Las grandes fortunas están colocadas en sociedades interpuestas que presentan
sin excepción balances de pérdidas; en sicavs (sociedades de inversión de
capital variable) que la ley permite que tengan un curso subterráneo durante
largos años de modo que sus fondos solo son gravados cuando finalmente afloran
(por lo general como patrimonio en una herencia, y no es casual que nuestras derechas
ricachonas aborrezcan el impuesto al patrimonio); y en otros instrumentos
delicados de ingeniería financiera especializados en el arte de birlibirloque.
Por eso no creo que
sea una prioridad esencial en este momento una ley que sería justa y benéfica, sí,
pero poco útil en tanto no se desbroce un poco la selva jurídica en la que se
ocultan y mimetizan los capitales de las grandes fortunas. Cada cosa a su tiempo.

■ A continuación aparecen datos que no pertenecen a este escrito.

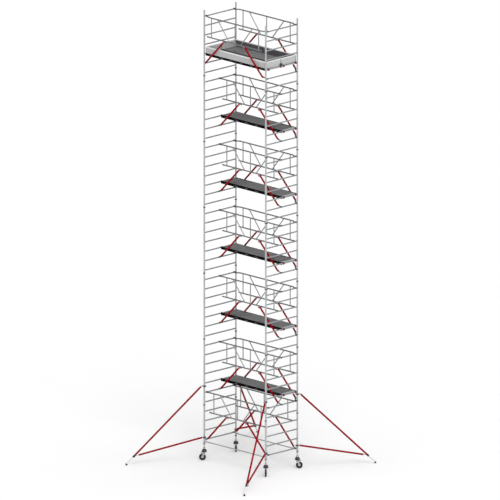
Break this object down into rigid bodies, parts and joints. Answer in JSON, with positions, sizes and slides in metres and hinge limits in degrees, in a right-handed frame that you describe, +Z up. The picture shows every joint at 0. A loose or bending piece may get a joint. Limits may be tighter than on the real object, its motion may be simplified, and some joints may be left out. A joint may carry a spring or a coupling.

Primero levantar la liebre, luego disparar (me excuso ante los animalistas por
esta metáfora cinegética cruel; espero que comprendan que me refiero a otras “liebres”
mucho menos inocentes).
Llamo la atención
del personal, en cambio, sobre algunas de las cláusulas contenidas en el II
ASDE. Porque puede parecer que hasta que no se haya hecho todo, no se ha hecho
nada aún. Y no es cierto.
La patronal
bancaria ha puesto el grito en el cielo contra la cláusula que impide repartir
dividendos a las sociedades beneficiarias de ayudas del Estado. El sentido de
la norma es claro: las ayudas a las empresas son para reconstruir la producción
de riqueza, no para que el accionista siga cobrando su cuota como si nada hubiera
sucedido. Si hay crisis, la hay para todos, para el empleado y para el
capitalista. El dinero que se adelanta para que el trabajador no pierda su
empleo, no debe ser utilizado para que se siga lucrando el accionista mientras
los demás padecen.
Esta es una forma parcial,
pero muy concreta, de gravar a las grandes fortunas. También se está impidiendo
la recompra de acciones a las sociedades (empresas) solicitantes de ayudas. La recompra
es una forma de distribución de dividendos sui generis. La sociedad en cuestión
compra a sus grandes accionistas un paquete voluminoso de acciones con una sobreprima,
y se la revende de inmediato, a veces en cuestión de escasos segundos, por el
precio normal de mercado. En un abrir y cerrar de ojos, el gran accionista
mantiene su misma posición en el capital social de la empresa, y se ha lucrado
de bóbilis con el sobreprecio pagado por la empresa en su recompra efímera.
La práctica de la
recompra es “legal”, quiere decirse que no está perseguida (aún) por la
autoridad fiscal, pero es indecente porque no premia ninguna generación de
riqueza, ningún beneficio real; más aún, si la empresa que la practica desvía ayudas financieras
destinadas a la reconstrucción económica para premiar a su más selecto grupo de
accionistas.
Tampoco podrán, las
empresas solicitantes de ayudas para la producción, externalizar procesos
productivos mientras tienen trabajadores en los ERTE que más adelante , pasada la
pandemia, tendrán otra sigla distintiva, ETOP. En efecto, si una parte de la
plantilla está en la nevera, cobrando del Estado, no es de recibo que la
empresa subcontrate fuerza de trabajo por otro lado. La idea detrás de la norma
es salir de esta crisis todos juntos, sin trampas ni zancadillas por medio. La misma
lógica sigue la idea de prohibir las horas extraordinarias “estructurales”, en
estas condiciones.
Todas ellas son
condiciones para una “nueva normalidad” que apuntan a un cambio de paradigma
productivo, y a un welfare
(bienestar) distinto del de antes y mejor adaptado a las nuevas condiciones del
trabajo y de la producción; y son asimismo derogaciones en los hechos de normas
de las famosas “reformas” laborales que tan contentos pusieron a los ricos
después del anterior desplome económico.
Se está configurando
una salida de la crisis que no va a ser la salida de unos a costa de otros. Que
nadie diga que el gobierno y los sindicatos no están haciendo “nada”. Es mentira,
y además decirlo es abiertamente reaccionario.